*Directions for this task*:
From the line containing "Turn this picture" through the line containing "# ---- driving", retype each line exactly; include both end lines and nothing beyond them.

*Stored rows*:
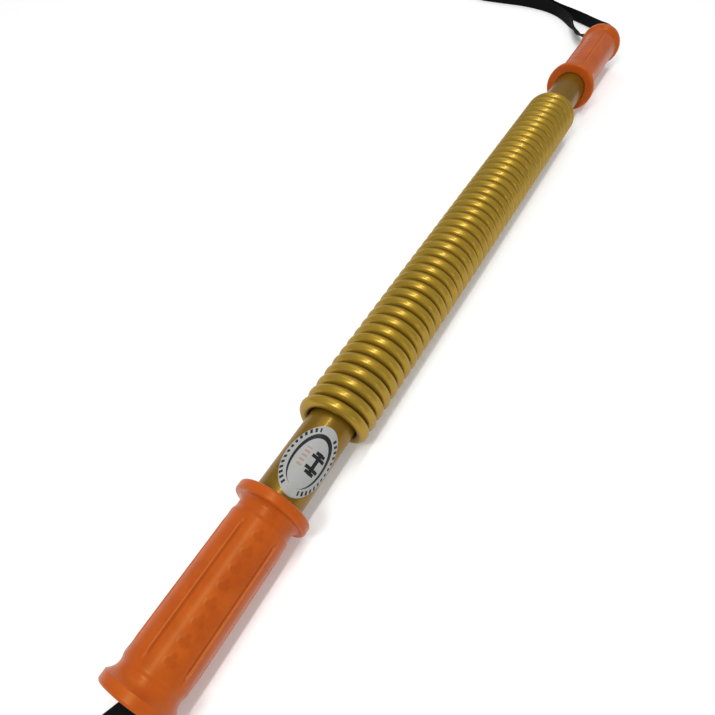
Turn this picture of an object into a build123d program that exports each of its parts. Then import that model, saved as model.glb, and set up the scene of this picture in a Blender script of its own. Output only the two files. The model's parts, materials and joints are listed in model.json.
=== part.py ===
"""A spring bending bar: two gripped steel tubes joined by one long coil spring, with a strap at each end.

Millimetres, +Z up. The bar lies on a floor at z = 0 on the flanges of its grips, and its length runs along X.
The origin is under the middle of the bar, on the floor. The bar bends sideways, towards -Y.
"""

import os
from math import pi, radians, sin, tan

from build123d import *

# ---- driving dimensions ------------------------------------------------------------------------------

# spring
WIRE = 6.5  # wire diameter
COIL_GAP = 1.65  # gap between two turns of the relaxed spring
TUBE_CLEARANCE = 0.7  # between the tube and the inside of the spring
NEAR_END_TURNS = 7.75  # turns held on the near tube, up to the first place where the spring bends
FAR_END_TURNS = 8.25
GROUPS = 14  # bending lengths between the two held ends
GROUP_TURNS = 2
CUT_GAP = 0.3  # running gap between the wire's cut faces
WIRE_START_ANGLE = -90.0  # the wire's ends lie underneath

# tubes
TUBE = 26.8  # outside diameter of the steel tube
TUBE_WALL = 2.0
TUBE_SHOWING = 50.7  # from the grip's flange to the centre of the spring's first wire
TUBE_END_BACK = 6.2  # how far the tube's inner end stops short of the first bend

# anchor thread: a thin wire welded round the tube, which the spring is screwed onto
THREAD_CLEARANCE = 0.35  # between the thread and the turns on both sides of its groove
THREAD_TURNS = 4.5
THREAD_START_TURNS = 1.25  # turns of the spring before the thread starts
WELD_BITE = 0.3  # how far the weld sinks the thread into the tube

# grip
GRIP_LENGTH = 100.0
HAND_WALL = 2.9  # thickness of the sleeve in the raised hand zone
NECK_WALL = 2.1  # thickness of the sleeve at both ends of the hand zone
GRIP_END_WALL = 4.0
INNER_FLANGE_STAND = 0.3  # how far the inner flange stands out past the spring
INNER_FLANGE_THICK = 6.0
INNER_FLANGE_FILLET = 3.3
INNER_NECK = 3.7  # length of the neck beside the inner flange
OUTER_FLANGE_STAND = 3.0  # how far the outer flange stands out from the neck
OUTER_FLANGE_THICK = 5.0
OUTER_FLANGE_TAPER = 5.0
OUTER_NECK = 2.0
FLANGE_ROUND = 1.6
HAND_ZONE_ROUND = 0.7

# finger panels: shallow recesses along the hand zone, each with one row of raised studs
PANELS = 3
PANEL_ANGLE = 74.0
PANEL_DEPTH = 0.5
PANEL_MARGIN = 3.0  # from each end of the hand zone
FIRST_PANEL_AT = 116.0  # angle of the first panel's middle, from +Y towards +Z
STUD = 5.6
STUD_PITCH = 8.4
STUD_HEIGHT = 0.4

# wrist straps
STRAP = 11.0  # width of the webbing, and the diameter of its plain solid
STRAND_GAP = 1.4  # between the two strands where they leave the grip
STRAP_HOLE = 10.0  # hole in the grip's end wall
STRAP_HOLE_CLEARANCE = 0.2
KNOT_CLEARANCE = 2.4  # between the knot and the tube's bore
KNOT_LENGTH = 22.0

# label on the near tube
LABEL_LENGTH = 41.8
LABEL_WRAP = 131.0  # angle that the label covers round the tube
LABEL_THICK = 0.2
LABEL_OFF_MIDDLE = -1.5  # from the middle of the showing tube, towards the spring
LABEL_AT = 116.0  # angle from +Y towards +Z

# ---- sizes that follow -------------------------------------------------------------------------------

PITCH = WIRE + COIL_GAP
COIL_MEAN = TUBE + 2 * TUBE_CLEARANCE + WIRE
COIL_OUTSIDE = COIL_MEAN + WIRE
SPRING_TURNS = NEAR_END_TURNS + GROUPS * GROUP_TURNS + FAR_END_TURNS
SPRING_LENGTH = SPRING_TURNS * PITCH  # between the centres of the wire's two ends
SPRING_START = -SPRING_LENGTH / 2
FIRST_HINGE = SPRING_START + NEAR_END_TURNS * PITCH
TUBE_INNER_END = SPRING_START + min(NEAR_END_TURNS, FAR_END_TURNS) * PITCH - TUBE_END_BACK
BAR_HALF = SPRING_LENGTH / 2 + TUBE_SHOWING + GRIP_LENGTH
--
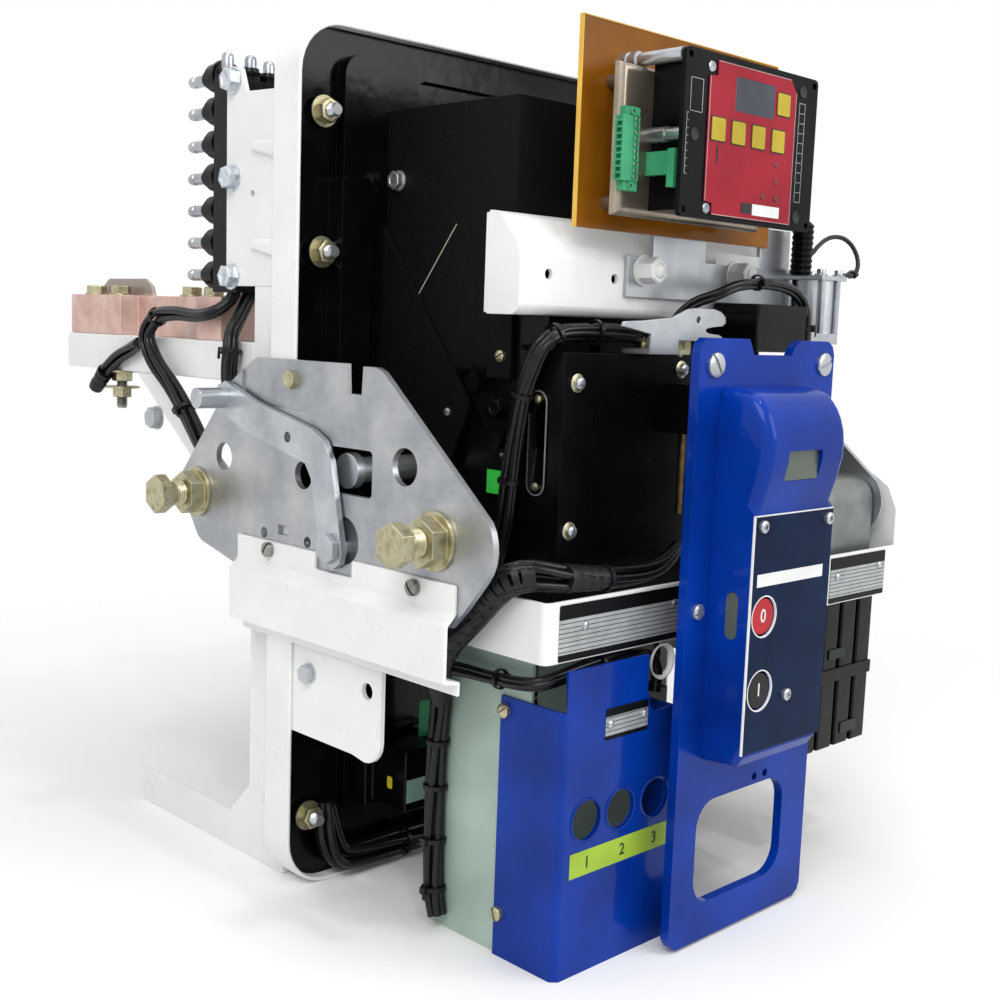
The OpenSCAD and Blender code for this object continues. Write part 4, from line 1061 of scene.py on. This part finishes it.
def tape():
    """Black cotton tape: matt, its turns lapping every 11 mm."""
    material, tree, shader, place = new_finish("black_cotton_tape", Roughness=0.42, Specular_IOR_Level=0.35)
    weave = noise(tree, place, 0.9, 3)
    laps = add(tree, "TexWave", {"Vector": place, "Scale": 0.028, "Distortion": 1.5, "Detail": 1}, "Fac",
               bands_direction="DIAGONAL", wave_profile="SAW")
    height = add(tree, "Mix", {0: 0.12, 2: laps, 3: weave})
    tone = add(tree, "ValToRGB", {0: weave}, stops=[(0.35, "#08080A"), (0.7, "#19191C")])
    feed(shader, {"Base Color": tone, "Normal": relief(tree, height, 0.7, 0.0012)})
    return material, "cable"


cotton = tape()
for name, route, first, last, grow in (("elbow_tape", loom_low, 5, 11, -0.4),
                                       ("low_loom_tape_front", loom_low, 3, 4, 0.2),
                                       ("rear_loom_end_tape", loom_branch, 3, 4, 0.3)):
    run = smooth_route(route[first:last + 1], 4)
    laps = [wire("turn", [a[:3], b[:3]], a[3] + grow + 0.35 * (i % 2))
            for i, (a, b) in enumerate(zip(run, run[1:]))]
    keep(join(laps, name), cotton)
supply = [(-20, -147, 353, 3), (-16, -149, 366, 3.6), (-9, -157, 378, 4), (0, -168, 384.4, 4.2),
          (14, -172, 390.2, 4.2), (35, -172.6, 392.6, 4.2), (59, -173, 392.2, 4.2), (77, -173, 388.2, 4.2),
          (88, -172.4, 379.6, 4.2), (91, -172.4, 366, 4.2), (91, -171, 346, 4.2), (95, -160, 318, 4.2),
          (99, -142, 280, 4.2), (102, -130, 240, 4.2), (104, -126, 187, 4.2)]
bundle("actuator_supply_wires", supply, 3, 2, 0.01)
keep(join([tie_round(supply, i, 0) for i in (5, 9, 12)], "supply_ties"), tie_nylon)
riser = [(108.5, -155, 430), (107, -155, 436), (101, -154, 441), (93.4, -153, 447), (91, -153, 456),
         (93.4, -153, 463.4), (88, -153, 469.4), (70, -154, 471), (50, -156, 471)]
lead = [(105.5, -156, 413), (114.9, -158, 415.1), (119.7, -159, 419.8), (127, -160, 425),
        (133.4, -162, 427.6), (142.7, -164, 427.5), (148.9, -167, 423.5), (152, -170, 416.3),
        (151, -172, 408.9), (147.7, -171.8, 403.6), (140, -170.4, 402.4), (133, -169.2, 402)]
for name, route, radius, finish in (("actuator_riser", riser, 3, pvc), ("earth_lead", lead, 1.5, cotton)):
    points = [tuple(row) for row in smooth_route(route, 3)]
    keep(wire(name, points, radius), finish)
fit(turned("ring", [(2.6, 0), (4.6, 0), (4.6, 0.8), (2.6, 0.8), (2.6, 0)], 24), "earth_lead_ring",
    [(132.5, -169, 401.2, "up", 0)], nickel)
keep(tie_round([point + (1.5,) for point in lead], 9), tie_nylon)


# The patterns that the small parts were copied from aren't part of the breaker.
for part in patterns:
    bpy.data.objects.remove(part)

*Written solution*:
Turn this picture of an object into a build123d program that exports each of its parts. Then import that model, saved as model.glb, and set up the scene of this picture in a Blender script of its own. Output only the two files. The model's parts, materials and joints are listed in model.json.
=== part.py ===
"""A spring bending bar: two gripped steel tubes joined by one long coil spring, with a strap at each end.

Millimetres, +Z up. The bar lies on a floor at z = 0 on the flanges of its grips, and its length runs along X.
The origin is under the middle of the bar, on the floor. The bar bends sideways, towards -Y.
"""

import os
from math import pi, radians, sin, tan

from build123d import *

# ---- driving dimensions ------------------------------------------------------------------------------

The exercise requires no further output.